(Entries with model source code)

================================

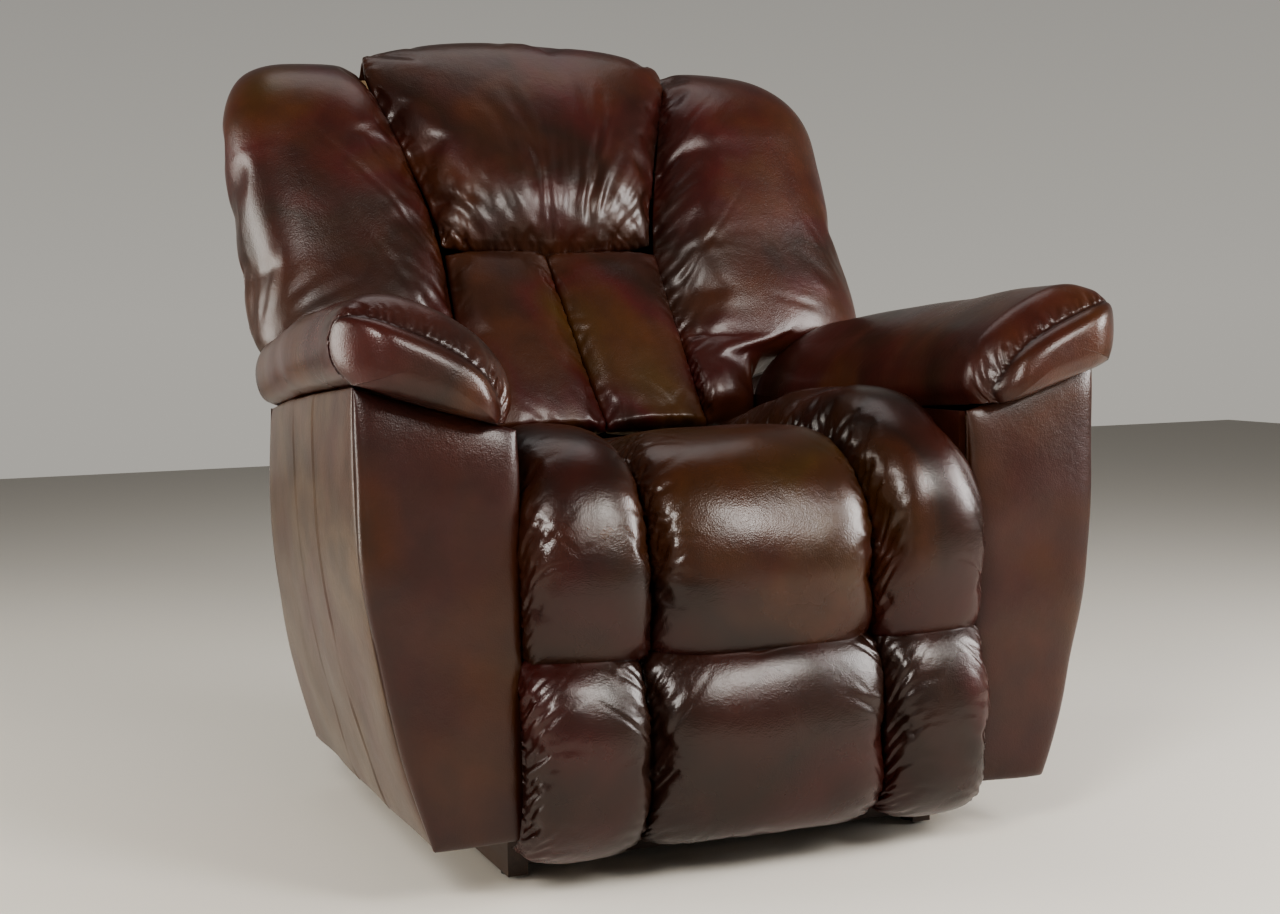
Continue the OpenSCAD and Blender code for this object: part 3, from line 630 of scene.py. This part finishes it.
def fan_folds(grid, dice, heart, below, count, near, reach, depth, width, spread):
    """Long soft folds fanning out from one pulled spot, at heart in the grid and some way below it."""
    rows, columns = grid.shape[:2]
    right = grid[rows // 2, -1] - grid[rows // 2, 0]
    right = right / np.linalg.norm(right)
    upward = grid[0, columns // 2] - grid[-1, columns // 2]
    upward = upward - right * upward.dot(right)
    upward = upward / np.linalg.norm(upward)
    centre = grid[int(heart[1] * (rows - 1)), int(heart[0] * (columns - 1))] - upward * below
    sideways = (grid - centre).dot(right)
    rising = (grid - centre).dot(upward)
    far = np.hypot(sideways, rising)
    angle = np.arctan2(sideways, rising)
    push = np.zeros((rows, columns))
    for _ in range(count):
        aim = dice.uniform(*spread)
        start = below / max(0.25, math.cos(aim)) * near + dice.uniform(0.0, 0.35) * reach
        stop = start + reach * dice.uniform(0.3, 0.8)
        wide = width * dice.uniform(0.55, 1.4)
        curl = dice.uniform(-0.8, 0.8)
        offset = far * (angle - aim - curl * (far - start))
        fade = np.clip((far - start) / 0.03, 0, 1) * np.clip((stop - far) / (0.6 * (stop - start)), 0, 1)
        valley = np.exp(-((offset / wide) ** 2))
        lips = np.exp(-(((np.abs(offset) - 2.1 * wide) / wide) ** 2))
        push += depth * dice.uniform(0.3, 1.1) * fade * (0.5 * lips - valley)
    return grid + outward(grid) * push[..., None]


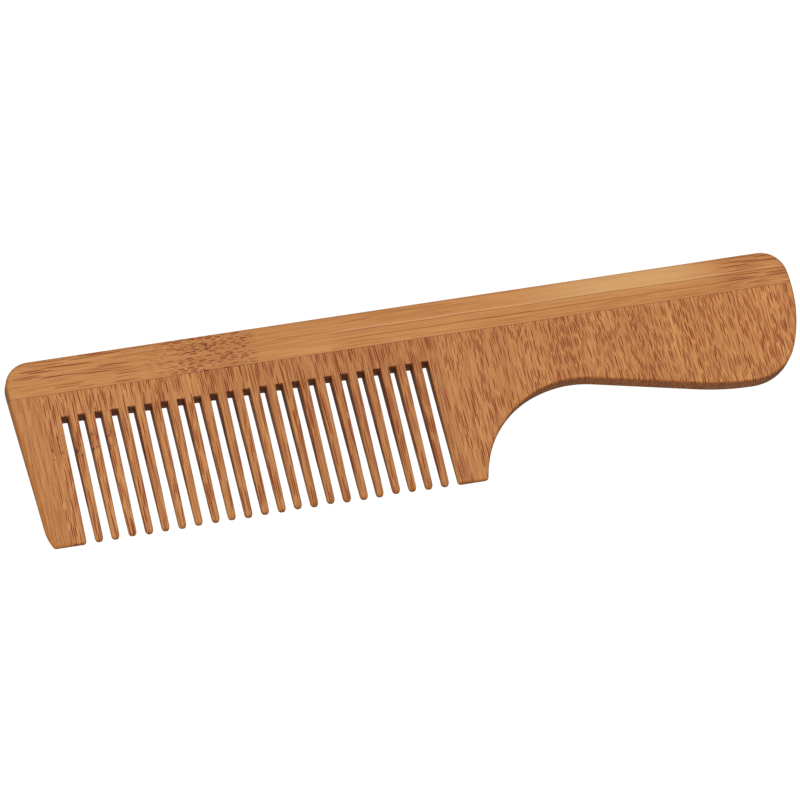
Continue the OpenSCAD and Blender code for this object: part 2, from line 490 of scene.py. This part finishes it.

================================

All of the entries above should be written out again exactly.

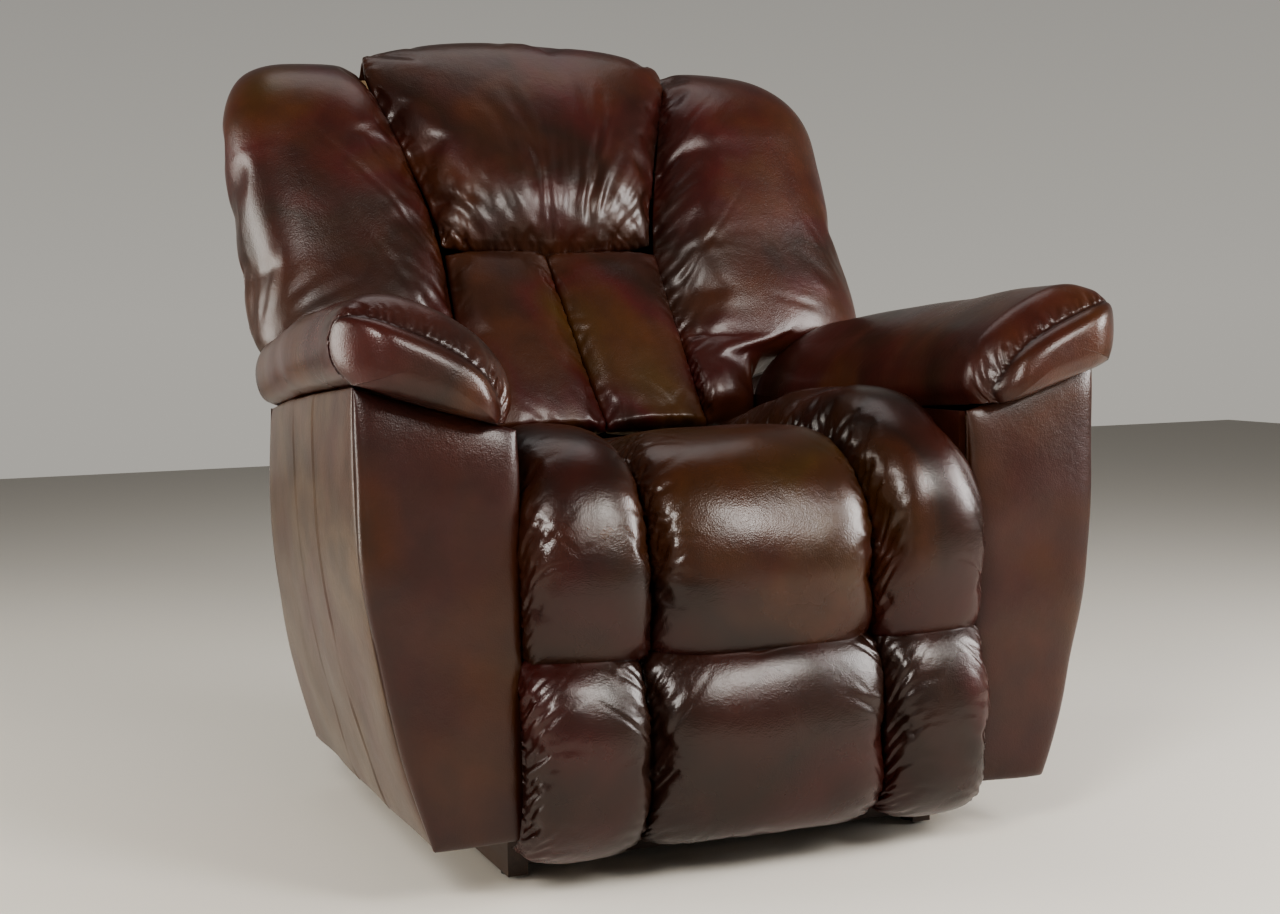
Continue the OpenSCAD and Blender code for this object: part 3, from line 630 of scene.py. This part finishes it.
def fan_folds(grid, dice, heart, below, count, near, reach, depth, width, spread):
    """Long soft folds fanning out from one pulled spot, at heart in the grid and some way below it."""
    rows, columns = grid.shape[:2]
    right = grid[rows // 2, -1] - grid[rows // 2, 0]
    right = right / np.linalg.norm(right)
    upward = grid[0, columns // 2] - grid[-1, columns // 2]
    upward = upward - right * upward.dot(right)
    upward = upward / np.linalg.norm(upward)
    centre = grid[int(heart[1] * (rows - 1)), int(heart[0] * (columns - 1))] - upward * below
    sideways = (grid - centre).dot(right)
    rising = (grid - centre).dot(upward)
    far = np.hypot(sideways, rising)
    angle = np.arctan2(sideways, rising)
    push = np.zeros((rows, columns))
    for _ in range(count):
        aim = dice.uniform(*spread)
        start = below / max(0.25, math.cos(aim)) * near + dice.uniform(0.0, 0.35) * reach
        stop = start + reach * dice.uniform(0.3, 0.8)
        wide = width * dice.uniform(0.55, 1.4)
        curl = dice.uniform(-0.8, 0.8)
        offset = far * (angle - aim - curl * (far - start))
        fade = np.clip((far - start) / 0.03, 0, 1) * np.clip((stop - far) / (0.6 * (stop - start)), 0, 1)
        valley = np.exp(-((offset / wide) ** 2))
        lips = np.exp(-(((np.abs(offset) - 2.1 * wide) / wide) ** 2))
        push += depth * dice.uniform(0.3, 1.1) * fade * (0.5 * lips - valley)
    return grid + outward(grid) * push[..., None]


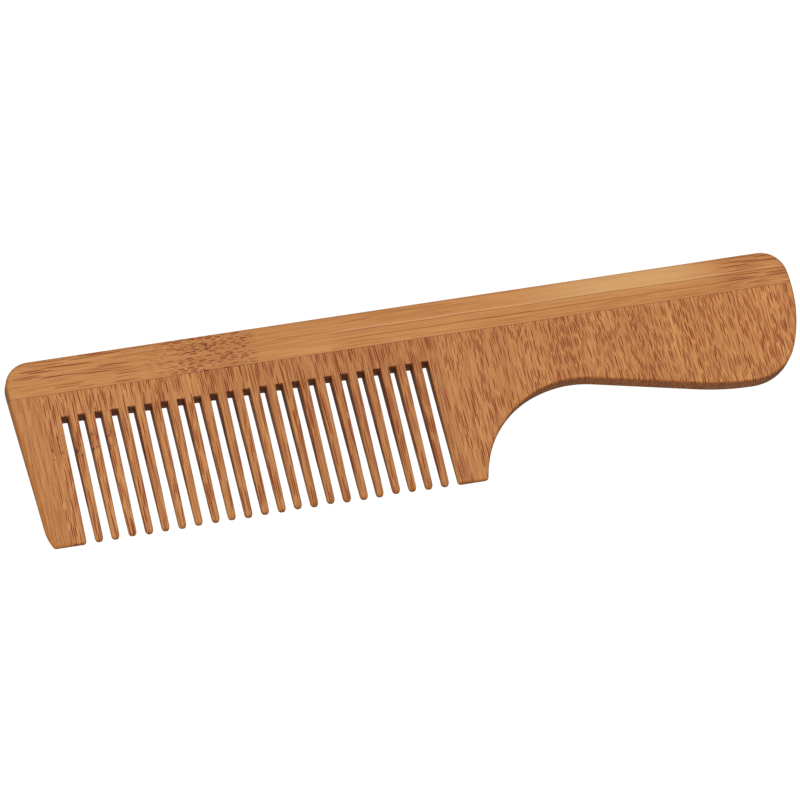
Continue the OpenSCAD and Blender code for this object: part 2, from line 490 of scene.py. This part finishes it.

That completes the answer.